Step 3: Agent-Daemon Communication Method and the Port Setting
Setting the port in the newrelic.ini file will change the method of communication for the agent and its worker daemon. By default this communication is over the Unix Domain Socket (UDS) /tmp/.newrelic.sock
. However some operating systems like CentOS 7 that run SystemD will not permit a process to access another process’s temp files. Because of this, you can instruct the agent and daemon to switch to communicating over an abstract socket by setting it to @newrelic-daemon
.
SELinux will also prevent the use of the default UDS. Check the status of SELinux on your system by running sestatus
. If the abstract socket does not resolve the problem, you could also set SELinux to permissive mode or create a policy to allow the agent and daemon to communicate, or try a different communication method below.
Alternatives to the abstract socket
An abstract socket will not work in some cases, for example in Docker. In this case you can use an alternate UDS socket, or an unused TCP port. I listed two examples below that you could choose from:
newrelic.daemon.port= "/run/.newrelic.sock"
- A UDS socket in SystemD’s recommended location:
/run
. As explained on StackExchange, the /run
directory is the companion directory to /var/run
. For example /bin
is the companion of /usr/bin
.
newrelic.daemon.port= "9500"
- This number is set to an unused TCP Port, but could be set to any number from 1 - 65534. See Wikipedia for a list of TCP/UDP ports that are already used.
External Startup Mode and the Port Setting
If you need to use external startup mode, be sure to set the port identically in the newrelic.ini file as in the newrelic.cfg file. In this case the newrelic.ini file will control the agent’s behavior and the newrelic.cfg file will control the daemon’s behavior. If they are set to different ports, they will be trying to communicate in different ways and the agent will not be able to detect the daemon. This can result in an ECONNREFUSED
error.
Any setting in the newrelic.ini file that starts with newrelic.daemon.

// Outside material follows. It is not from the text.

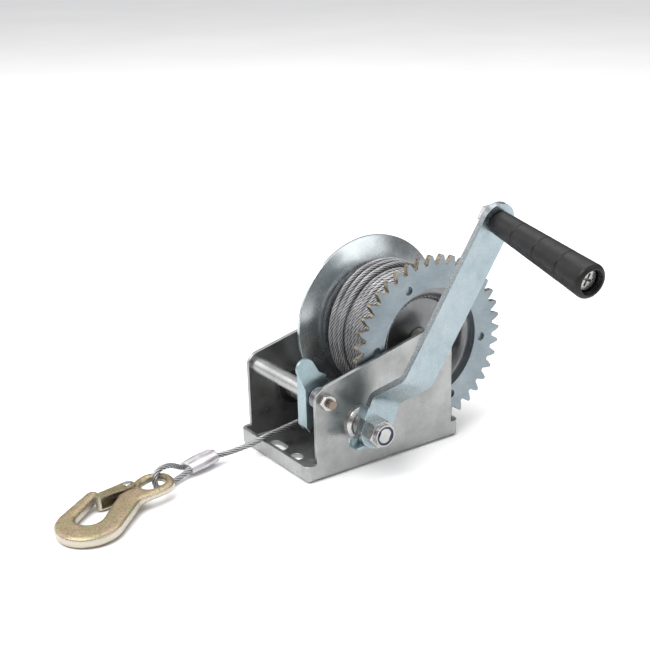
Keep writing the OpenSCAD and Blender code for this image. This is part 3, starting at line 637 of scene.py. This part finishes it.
ROUTE = [
    mm(-20, 41, 23.2),
    mm(-18, 10, 20.6),
    mm(-15.5, -26, 17.5),
    mm(-13, -56, 14.9),
    mm(-12.4, -64, 14.2),
    mm(-13, -67, 13.2),
    mm(-15.4, -74, 10.4),
    mm(-17.6, -80, 8.6),
    mm(-19.4, -86, 7.3),
    mm(-20.8, -91, 6.6),
    mm(-21.6, -96.2, 6.2),
    mm(-20.3, -102, 5.9),
    mm(-18.9, -107.9, 5.6),
    mm(-17.5, -114, 5.3),
    mm(-16.2, -119.6, 4.9),
    mm(-14.6, -125, 4),
    mm(-12.8, -131, 3),
    mm(-11, -137, 2.3),
    mm(-9.4, -142, 2.1),
    mm(-8.2, -146, 2.8),
    mm(-7.4, -148.8, 5.2),
    mm(-7.6, -149.6, 9),
    mm(-8.8, -148.3, 12.8),
    mm(-10.6, -144.6, 14.8),
    mm(-12.6, -139.8, 14.8),
    mm(-15, -134, 13),
    mm(-18, -128.4, 9.4),
    mm(-21.1, -124, 6.2),
    mm(-22.8, -121, 4.9),
    mm(-25.5, -109.4, 5.6),
    mm(-28.6, -95.4, 6.3),
]
run_line = smooth_line(ROUTE, RUN_STEP)
rope = wire_rope("rope_free", run_line, per_strand=8)
dress(rope, MATERIALS["rope_steel"])
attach(rope, "frame_body")
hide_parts("rope_run")

# the rope on the drum: three hidden layers, a loose outer one and three turns that ride over
# it, about twelve metres in all. Radii are those of the rope's centreline, in millimetres.
DRUM = (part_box("drum_gear")[0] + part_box("drum_gear")[1]) / 2
WIND_FROM = -21.6
WIND_TO = 28.9
HIDDEN_RADII = (32.0, 35.6, 39.2)
HIDDEN_TURNS = 12
HIDDEN_LOOSE = 0.1
HIDDEN_SEED = 3
HIDDEN_STEP_DEG = 6
OUTER_RADIUS = 42.8
OUTER_TURNS = 11.5
OUTER_LOOSE = 0.75
OUTER_SEED = 11
OUTER_STEP_DEG = 2
OVER_RADIUS = 45.2
OVER_SWELL = 0.9
OVER_TURNS = 3
OVER_FROM = -21
OVER_LEAD = 6


def on_drum(x, r, angle):
    """A point on the drum: x along its axis and r out from it, in millimetres."""
    return Vector((x * MM, DRUM.y + r * MM * math.sin(angle), DRUM.z - r * MM * math.cos(angle)))


def drum_layer(radius, turns, loose, seed, step_deg):
    """One layer of turns from one flange to the other, swaying less near the flanges."""
    rng = random.Random(seed)
    waves = [
        (rng.uniform(0, 2 * math.pi), rng.choice((1, 2, 3)), rng.uniform(0.3, 1))
        for _ in range(5)
    ]
    line = []
    steps = round(turns * 360 / step_deg)
    for i in range(steps + 1):
        t = i / steps
        a = 2 * math.pi * turns * t
        lead = WIND_FROM + (WIND_TO - WIND_FROM) * t
        sway = sum(w * math.sin(k * a * 0.5 + p + 0.35 * a) for p, k, w in waves)
        room = min(1.0, 8 * t, 8 * (1 - t))
        line.append(on_drum(lead + loose * sway * room, radius + 0.25 * loose * sway, a))
    return line


def hidden_layers():
    """The line of the layers under the outer one, wound back and forth."""
    line = []
    for n, radius in enumerate(HIDDEN_RADII):
        layer = drum_layer(radius, HIDDEN_TURNS, HIDDEN_LOOSE, HIDDEN_SEED + n, HIDDEN_STEP_DEG)
        line += layer if n % 2 == 0 else layer[::-1]
    return line


def over_turn(lap):
    """One turn that has ridden up over the outer layer."""
    x0 = OVER_FROM + OVER_LEAD * lap
    a0, a1 = 2 * math.pi * lap, 2 * math.pi * (lap + 1)
    line = []
    steps = round(math.degrees(a1 - a0) / OUTER_STEP_DEG)
    for i in range(steps + 1):
        t = i / steps
        a = a0 + (a1 - a0) * t
        ease = t * t * (3 - 2 * t)
        r = OVER_RADIUS + OVER_SWELL * math.sin(math.pi * t)
        wobble = 0.5 * math.sin(3.1 * a + lap)
        line.append(on_drum(x0 + OVER_LEAD * ease + wobble, r, a))
    return line


outer_line = drum_layer(OUTER_RADIUS, OUTER_TURNS, OUTER_LOOSE, OUTER_SEED, OUTER_STEP_DEG)
over_line = [point for lap in range(OVER_TURNS) for point in over_turn(lap)]
inner = wire_rope("rope_layers", hidden_layers(), per_strand=2)
outer = wire_rope("rope_turns", even_line(outer_line, TURN_STEP), per_strand=6)
over = wire_rope("rope_over", even_line(over_line, TURN_STEP), per_strand=6)

for part in (inner, outer, over):
    dress(part, MATERIALS["rope_steel"])
    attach(part, "drum")
    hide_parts("rope_winding")

# ---------------------------------------------------------------- cut rope end

FRAY_WIRES = 14
FRAY_LEN = 3.2
FRAY_WIRE_R = 0.24 * MM
FRAY_RINGS = 6
FRAY_SIDES = 6


def make_fray():
    """The short wires that spread from the cut end of the rope, past the ferrule."""
    rng = random.Random(5)
    end = ROUTE[-1]
    ahead = (ROUTE[-1] - ROUTE[-2]).normalized()
    side = ahead.orthogonal().normalized()
    up = ahead.cross(side)
    bm = bmesh.new()
    for k in range(FRAY_WIRES):
        a = 2 * math.pi * k / FRAY_WIRES + rng.uniform(-0.3, 0.3)
        out = side * math.cos(a) + up * math.sin(a)
        r = rng.uniform(0.4, 1.5)
        reach = FRAY_LEN * rng.uniform(0.5, 1.0)
        flare = rng.uniform(0.1, 0.7)
        rings = []
        for i in range(FRAY_RINGS + 1):
            t = i / FRAY_RINGS
            p = end + (out * (r + flare * t * t * 1.6) + ahead * (reach * t - 0.6)) * MM
            ring = [
                bm.verts.new(p + (side * math.cos(b) + up * math.sin(b)) * FRAY_WIRE_R)
                for b in (math.pi * q / 3 for q in range(FRAY_SIDES))
            ]
            rings.append(ring)
        for ring, after in zip(rings, rings[1:]):
            for q in range(FRAY_SIDES):
                j = (q + 1) % FRAY_SIDES
                bm.faces.new((ring[q], ring[j], after[j], after[q])).smooth = True
        bm.faces.new(rings[0])
        bm.faces.new(rings[-1])
    return finish_mesh("rope_fray", bm)


fray = make_fray()
dress(fray, MATERIALS["cut_steel"])
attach(fray, "frame_body")

# ---------------------------------------------------------------- ferrule

FERRULE_AT = mm(-22.2, -108.6, 5.6)
FERRULE_TURN = math.radians(13)
FERRULE_PITCH = math.radians(3)
FERRULE_LEN = 24.0
BARREL_GAP = 6.7
BARREL_R = 3.7


def ferrule_frame():
    """Columns: towards the hook, sideways to the standing rope, and up."""
    sine, cosine = math.sin(FERRULE_TURN), math.cos(FERRULE_TURN)
    ahead = Vector((sine, -cosine, -math.tan(FERRULE_PITCH))).normalized()
    side = Vector((cosine, sine, 0))
    return Matrix((ahead, side, side.cross(ahead) * -1)).transposed()


def make_ferrule():
    """An oval sleeve pressed round two ropes: it swells in the middle and has a crease."""
    bm = bmesh.new()
    turn = ferrule_frame()
    around, along = 64, 40
    rings = []
    stations = [(-0.5, 0.55), (-0.5, 0.8)]
    stations += [(-0.5 + i / along, None) for i in range(along + 1)]
    stations += [(0.5, 0.8), (0.5, 0.55)]
    for s, inset in stations:
        end = min(1.0, (0.5 - abs(s)) / 0.06)
        lip = 0.90 + 0.10 * math.sqrt(max(0.0, 1 - (1 - end) ** 2))
        swell = 1 + 0.09 * math.cos(math.pi * s) ** 2
        scale = lip * swell * (inset or 1.0)
        ring = []
        for k in range(around):
            a = 2 * math.pi * k / around
            y = (BARREL_GAP / 2 + BARREL_R) * math.copysign(abs(math.cos(a)) ** 0.82, math.cos(a))
            z = BARREL_R * math.copysign(abs(math.sin(a)) ** 0.9, math.sin(a))
            waist = 1 - 0.13 * math.exp(-((y / 1.7) ** 2)) * (1 - 0.5 * math.cos(math.pi * s) ** 2)
            crease = 1 - 0.05 * math.exp(-((a - 0.35) / 0.06) ** 2)
            p = turn @ Vector((s * FERRULE_LEN, y * scale * crease, z * scale * waist * crease))
            ring.append(bm.verts.new(FERRULE_AT + p * MM))
        rings.append(ring)
    for ring, after in zip(rings, rings[1:]):
        for k in range(around):
            j = (k + 1) % around
            bm.faces.new((ring[k], ring[j], after[j], after[k])).smooth = True
    bm.faces.new(rings[0])
    bm.faces.new(rings[-1])
    return finish_mesh("ferrule_sleeve", bm)


sleeve = make_ferrule()
dress(sleeve, MATERIALS["ferrule_aluminium"])
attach(sleeve, "frame_body")
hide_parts("ferrule")

# ---------------------------------------------------------------- forged hook

FORGED_VOXEL = 0.5 * MM
FORGED_ROUND = 110
FORGED_SWELL = 0.35 * MM


def forged_copy(node, name):
    """A copy of a CAD node with the rounded edges and soft skin of a forging."""
    obj = bpy.data.objects.new(name, NODES[node].data.copy())
    bpy.context.scene.collection.objects.link(obj)
    weld = obj.modifiers.new("weld", "WELD")
    weld.merge_threshold = WELD_WITHIN
    remesh = obj.modifiers.new("remesh", "REMESH")
    remesh.mode = "VOXEL"
    remesh.voxel_size = FORGED_VOXEL
    soft = obj.modifiers.new("soft", "SMOOTH")
    soft.factor = 0.5
    soft.iterations = FORGED_ROUND
    swell = obj.modifiers.new("swell", "DISPLACE")
    swell.strength = FORGED_SWELL
    swell.mid_level = 0
    graph = bpy.context.evaluated_depsgraph_get()
    shaped = bpy.data.meshes.new_from_object(obj.evaluated_get(graph))
    obj.modifiers.clear()
    obj.data = shaped
    for p in shaped.polygons:
        p.use_smooth = True
    return obj


hook = forged_copy("hook", "hook_forging")
dress(hook, MATERIALS["hook_passivated"])
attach(hook, "hook_body")
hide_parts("hook")

# ---------------------------------------------------------------- studio

FLOOR_SIZE = 20
FLOOR_Z = -0.2 * MM
# name, place, aim, width and height, and power of each lamp
LAMPS = (
    ("key", (0.3, -1.2, 1.6), (0, 0, 0.05), (1.4, 1.0), 30),
    ("fill", (1.6, 0.9, 0.9), (0, 0, 0.08), (1.2, 1.0), 7),
    ("top", (-0.3, 0.3, 1.9), (0, 0, 0.05), (1.8, 1.8), 26),
    ("side", (-1.5, -0.8, 0.8), (0, 0, 0.05), (1.0, 1.2), 8),
)


def make_floor():
    g = Graph("floor_paper")
    tone = g.ramp(g.noise(0.004, detail=2), (0.3, 0.86), (0.7, 0.89))
    g.set(Base_Color=tone, Roughness=0.9, Specular_IOR_Level=0.1)
    bm = bmesh.new()
    bmesh.ops.create_grid(bm, x_segments=4, y_segments=4, size=FLOOR_SIZE)
    for v in bm.verts:
        v.co.z = FLOOR_Z
    floor = finish_mesh("floor", bm)
    dress(floor, g.material)


def area_light(name, at, target, size, power):
    data = bpy.data.lights.new(name, "AREA")
    data.shape = "RECTANGLE"
    data.size, data.size_y = size
    data.energy = power
    lamp = bpy.data.objects.new(name, data)
    bpy.context.scene.collection.objects.link(lamp)
    aim = (Vector(target) - Vector(at)).to_track_quat("-Z", "Y")
    lamp.matrix_world = Matrix.Translation(at) @ aim.to_matrix().to_4x4()


def make_world():
    """A pale studio: bright overhead, greyer round the walls, so metal has something to mirror."""
    world = bpy.data.worlds.new("studio")
    bpy.context.scene.world = world
    world.use_nodes = True
    tree = world.node_tree
    tree.nodes.clear()
    out = tree.nodes.new("ShaderNodeOutputWorld")
    back = tree.nodes.new("ShaderNodeBackground")
    coord = tree.nodes.new("ShaderNodeTexCoord")
    split = tree.nodes.new("ShaderNodeSeparateXYZ")
    ramp = tree.nodes.new("ShaderNodeValToRGB")
    els = ramp.color_ramp.elements
    els[0].position, els[0].color = 0.0, (0.34, 0.34, 0.345, 1)
    els[1].position, els[1].color = 1.0, (0.9, 0.9, 0.9, 1)
    for at, grey in ((0.28, 0.2), (0.42, 0.5), (0.6, 1.0)):
        step = els.new(at)
        step.color = (grey, grey, grey * 1.02, 1)
    tree.links.new(coord.outputs["Generated"], split.inputs[0])
    tree.links.new(split.outputs[2], ramp.inputs[0])
    tree.links.new(ramp.outputs[0], back.inputs[0])
    back.inputs[1].default_value = 0.9
    tree.links.new(back.outputs[0], out.inputs[0])


bpy.context.scene.view_settings.view_transform = "Standard"
make_floor()
make_world()
for lamp in LAMPS:
    area_light(*lamp)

has an equivalent in the newrelic.cfg file. For example newrelic.daemon.port
in the newrelic.ini file has the equivalent port
in the newrelic.cfg file.
- In newrelic.ini:
newrelic.daemon.port= "@newrelic-daemon"
- In newrelic.cfg:
port= "@newrelic-daemon"
Step 4: Force Killing the Agent and Daemon
The agent and the daemon processes pull all their settings when they are initially spawned, and will not pull new settings until they receive a restart signal. Typically they can be restarted by simply restarting the web server. This will redeploy all PHP extensions, including the New Relic PHP agent. In agent startup mode, the agent will spawn a new daemon, with the new settings. In external startup mode, you must also restart the daemon manually. Note: some web servers provide a graceful restart option, which allows current requests to complete before the web server restarts. On production servers, this would be the recommended method for restarting the web server.
It is possible that the agent and daemon processes will not respond correctly to the restart signal. In this case they are considered hung processes, or zombie daemons (which I prefer, cause how fun is it to say: “The daemon failed to respawn and became a zombie…”). To check if this is the case you can run ps aux | grep newrelic-daemon
This should return information on two daemons, as well as on the grep
itself. This information includes the process ID, as well as the start time of the process. I have included an example below from an Ubuntu 14 (Trusty) host:
$ ps aux | grep newrelic-daemon
root 1656 0.0 0.7 187344 7444 ? Ssl 12:03 0:00 /usr/bin/newrelic-daemon --agent --pidfile /var/run/newrelic-daemon.pid --logfile /var/log/newrelic/newrelic-daemon.log --port /tmp/.newrelic.sock --tls --define utilization.detect_aws=true --define utilization.detect_docker=true
root 1662 0.0 0.9 253936 9488 ? Sl 12:03 0:00 /usr/bin/newrelic-daemon --agent --pidfile /var/run/newrelic-daemon.pid --logfile /var/log/newrelic/newrelic-daemon.log --port /tmp/.newrelic.sock --tls --define utilization.detect_aws=true --define utilization.detect_docker=true -no-pidfile
user2 2596 0.0 0.2 15948 2188 pts/2 S+ 12:04 0:00 grep --color=auto newrelic-daemon
If the start time of the process does not reflect the last time that you restarted the web server, then you can force kill the processes. This can be accomplished by identifying them by process ID with kill -9 PID
. I have provided an example below. After killing the watcher and worker daemons, only the grep
process remains:
$ sudo kill -9 1656
$ sudo kill -9 1662
$ ps aux | grep newrelic-daemon
user2 4132 0.0 0.2 15944 2128 pts/2 S+ 12:16 0:00 grep --color=auto newrelic-daemon
Alternatively you can just force kill both procceses at once by process name, as in the resolution instructions above:
killall newrelic-daemon
Step 5: Restart the Web Server to Apply Changes
As discussed in the step 4 explanation above, new settings are not deployed to the agent and daemon until these processes are restarted. The agent restarts with PHP as a PHP extension when the web server restarts. The daemon is either respawned by the agent in agent startup mode, or must be restarted manually in external startup mode. It is recommended to restart the web server gracefully on production hosts to prevent dropping requests.